In the months leading up to his induction, not a single WWE show aired without someone mentioning the name Eddie Guerrero. Whether it was the commentators, the crowd or the wrestlers, he was always being brought up. I thought this would fade over time as we were entering 2006, but it only got worse. Rey Mysterio, a good friend of Eddie, entered the Royal Rumble saying that he was dedicating his match to his late friend. Now, at the time, I had no problem with that. Hell, I was even rooting for him when he won the Rumble. (Well, really, I was rooting for Randy Orton, but Rey was a close second in my mind) However, in winning the Rumble, he got the chance to try for the World Heavyweight Championship at Wrestlmania. Orton almost got left out of the match entirely until a little plot twist resulted in the match being a triple threat match. In other words, Rey, Orton, and the champion at the time Kurt Angle would all be facing each other for the title. Honestly, I thought there was no chance of Rey winning. But, I guess I forgot how much people love a good underdog story. After Rey also dedicated his Wrestlmania match to Eddie, it was basically guaranteed to be a victory for him. And so it was. Rey Mysterio officially became the World Heavyweight Champion. An ironic title for him to hold, considering he weighs about 170 pounds.

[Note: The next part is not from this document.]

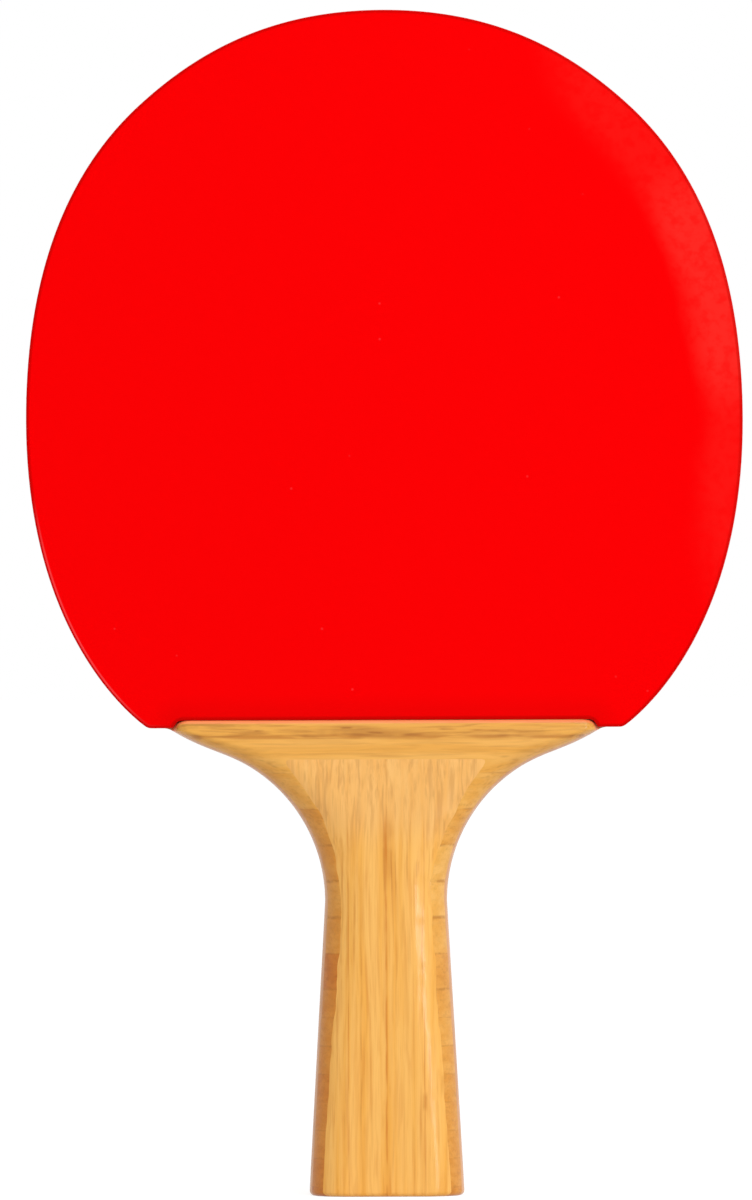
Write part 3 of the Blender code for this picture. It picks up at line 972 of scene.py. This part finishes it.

I was rather irritated by then. For months after that, Rey defended his championship and won. That in itself wasn't so bad. What was bad was that he always did so getting chants of "Eddie" from the crowd. They weren't cheering for Rey, they were cheering for Eddie. Am I the only one who realized that Eddie was not in the match? What's more, Rey only encouraged them by finishing his matches with Eddie's old signature move, the Frog Splash, and pointing to the heavens.

When it gets to the point that you find yourself rooting for a washed-up John "Bradshaw" Layfield over Rey Mysterio, you know something's wrong. Well, that's the point it got to. I was just dying for someone to take that title from Rey so the Eddie nonsense would stop. It didn't matter, though. Even after the title changed hands, the nonsense continued. Rey Mysterio soon began a rivalry with Chavo Guerrero, Eddie's nephew. Honestly, I don't know what the feud was about, because by that time I had pretty much stopped watching Smackdown altogether.

At some point in the mess, Eddie's wife Vicki Guerrero became involved. She actually joined Chavo as his "business manager", taking on a heel character persona. Now, I ask you, how desperate did she have to be for money that she would agree to such a retarded idea?

The madness didn't stop, even after Rey Mysterio was injured and couldn't continue. As soon as he was injured, another close friend of Eddie, Chris Benoit, stepped in to take his place, and the bitter conflict picked up right where it left off. This led to the Survivor Series match, in which Benoit would defend his US championship.

During Survivor Series, before the match started, they played a brief video package, as they often do, detailing the events that led up to this heated rivalry. I watched that video package from start to finish, then watched the whole match, in which Chavo was constantly shouting something like "You're not a Guerrero!", Vicki was yelling similar things from outside the ring, and Benoit was doing his best to win while the crowd broke into another "Eddie" chant. By the end, my mind had pretty much shut down. I was completely flabbergasted. The only coherent though I could process was, "This is so fucking stupid."

So, that's why I made the group. I want the madness to end, and making a Facebook group seemed like the best way to get the word out to people. If enough people join, I'm hoping we can send a letter to WWE's writing staff telling them that a huge volume of their fans are pissed off and want them to stop. If that doesn't happen, well, at least we can start a discussion to complain about how stupid the writing staff are.